Depuis quelques années le sport, comme d’autres secteurs d’ailleurs, connaît une crise profonde. Le ministre Patrice Nziengui, alors ministre délégué chargé de la Jeunesse et des Sports, a mis en place un projet de loi sur la réorientation de la politique sportive nationale au Gabon. Ce document, déjà entériné par le gouvernement d’alors, traînerait sur la table de l’Assemblée nationale. Qu’en est-il exactement ?

Je ne souhaite pas que le Parlement soit le souffre douleur de l’exécutif. Dans la mesure où chaque fois qu’il se sent acculé quelque part, il dit : nous avons fait ceci, le dossier se trouve de manière globale au Parlement. J’ai la chance d’avoir été député de la 8e législature, nous n’avons pas ici à l’Assemblée nationale un texte en souffrance émanant du ministère de la Jeunesse et des Sports. Nous avions reçu pour la 8e législature un projet de loi d’orientation sur l’enseignement envoyé par le ministre de l’époque, Mme Paulette Missambo. La commission des Affaires sociales avait estimé que ce texte était incomplet. En ce sens que l’enseignement ne concerne pas que ses domaines à proprement parler, qu’il fallait également intégrer la Jeunesse et les Sports. Nous avions alors demandé au gouvernement de complèter ce texte dans ce cadre. Et nous en sommes là à ce jour.

Le Premier ministre a récemment présenté son programme à l’Assemblée nationale. Avec succès puisqu’il a obtenu la confiance des députés. Vous avez également assuré le gouvernement de votre soutien. Peut-on savoir exactement comment se traduira ce soutien ?

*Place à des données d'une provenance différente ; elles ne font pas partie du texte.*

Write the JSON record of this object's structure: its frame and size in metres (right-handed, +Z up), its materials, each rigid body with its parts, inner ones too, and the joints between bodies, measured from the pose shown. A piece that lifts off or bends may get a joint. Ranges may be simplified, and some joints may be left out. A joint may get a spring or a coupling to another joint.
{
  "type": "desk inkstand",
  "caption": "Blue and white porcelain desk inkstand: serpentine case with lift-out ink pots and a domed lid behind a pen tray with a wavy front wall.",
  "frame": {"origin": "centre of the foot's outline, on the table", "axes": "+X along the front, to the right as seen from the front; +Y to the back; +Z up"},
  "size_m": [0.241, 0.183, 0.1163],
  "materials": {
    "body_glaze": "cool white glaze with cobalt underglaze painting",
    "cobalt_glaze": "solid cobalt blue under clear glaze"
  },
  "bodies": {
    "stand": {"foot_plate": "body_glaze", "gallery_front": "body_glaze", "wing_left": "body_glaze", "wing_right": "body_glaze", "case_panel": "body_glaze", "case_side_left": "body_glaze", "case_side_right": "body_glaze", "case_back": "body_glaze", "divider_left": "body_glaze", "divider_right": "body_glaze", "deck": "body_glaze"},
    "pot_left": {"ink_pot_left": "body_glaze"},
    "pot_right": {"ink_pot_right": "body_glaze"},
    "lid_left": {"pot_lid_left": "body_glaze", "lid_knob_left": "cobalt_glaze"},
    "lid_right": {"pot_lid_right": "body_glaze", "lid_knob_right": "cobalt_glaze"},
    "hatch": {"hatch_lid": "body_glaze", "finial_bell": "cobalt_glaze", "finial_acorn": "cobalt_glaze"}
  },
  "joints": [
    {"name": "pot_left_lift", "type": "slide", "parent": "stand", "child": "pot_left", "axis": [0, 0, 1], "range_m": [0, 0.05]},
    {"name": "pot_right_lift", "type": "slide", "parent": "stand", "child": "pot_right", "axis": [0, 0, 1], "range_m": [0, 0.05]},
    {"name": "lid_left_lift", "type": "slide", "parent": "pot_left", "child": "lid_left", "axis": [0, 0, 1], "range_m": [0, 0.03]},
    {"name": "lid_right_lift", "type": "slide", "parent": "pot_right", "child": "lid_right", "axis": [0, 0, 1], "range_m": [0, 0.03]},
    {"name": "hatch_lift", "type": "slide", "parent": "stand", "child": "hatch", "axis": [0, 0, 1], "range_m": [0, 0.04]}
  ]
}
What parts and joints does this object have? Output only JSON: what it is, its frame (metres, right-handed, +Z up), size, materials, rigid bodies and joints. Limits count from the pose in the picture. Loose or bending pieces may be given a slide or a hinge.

Lorsque j’ai introduit le débat à propos de cette séance plénière, j’ai dit que celle-ci était d’abord un rituel républicain. Lorsqu’un nouveau gouvernement est formé, il faut que le Premier ministre vienne devant l’Assemblée nationale présenter les grands axes de sa politique. Mais que cette présentation est suivie d’un débat sanctionné par un vote. L’aspect politique est que cette séance est pour le nouveau Premier ministre, l’opportunité de jauger de la solidité de ses rapports avec sa majorité. Le gouvernement est en quelque sorte l’enfant de la majorité parlementaire. Donc il ne peut en être autrement que de voir la majorité parlementaire accorder un blanc-seing au gouvernement qui est issu de ses rangs. Outre que ce gouvernement venait d’être formé à l’issue d’une élection présidentielle à laquelle le candidat Omar Bongo a obtenu un oui massif de la part de ses concitoyens. Et cette majorité n’a pas dérogé à la règle en accordant à son tour un oui massif au programme du gouvernement. Maintenant, comment va-t-il se traduire concrètement ? C’est que le gouvernement, à partir des grands axes de son programme, va initier des projets de loi. Ceux-ci vont venir au Parlement dont le rôle, en pareille circonstance, sera d’être en homogenéité avec le oui accordé au Premier ministre. Il fera donc en sorte que tous les textes qui vont dans le sens de la défense des intérêts du plus grand nombre des Gabonais reçoivent l’assentiment de l’Assemblée nationale, pour ne parler que de la chambre que je dirige

Mais c’est un soutien qui sera conditionné par le fait que le gouvernement doit prendre les décisions qui s’imposent pour faire face à la situation très difficile que nous connaissons. Le climat social est dégradé, je crois que le gouvernement a devant lui un grand chantier. Il devra profiter de ce qu’aujourd’hui la demande de réformes vienne de la base elle-même. En 1990, le gouvernement du Premier ministre Oyé Mba avait eu le courage de s’attaquer aux soldes fonctionnelles, il avait réussi. Actuellement nous savons que dans notre Fonction publique, il y a beaucoup de choses qui ne vont pas, il faudra bien y mettre de l’ordre.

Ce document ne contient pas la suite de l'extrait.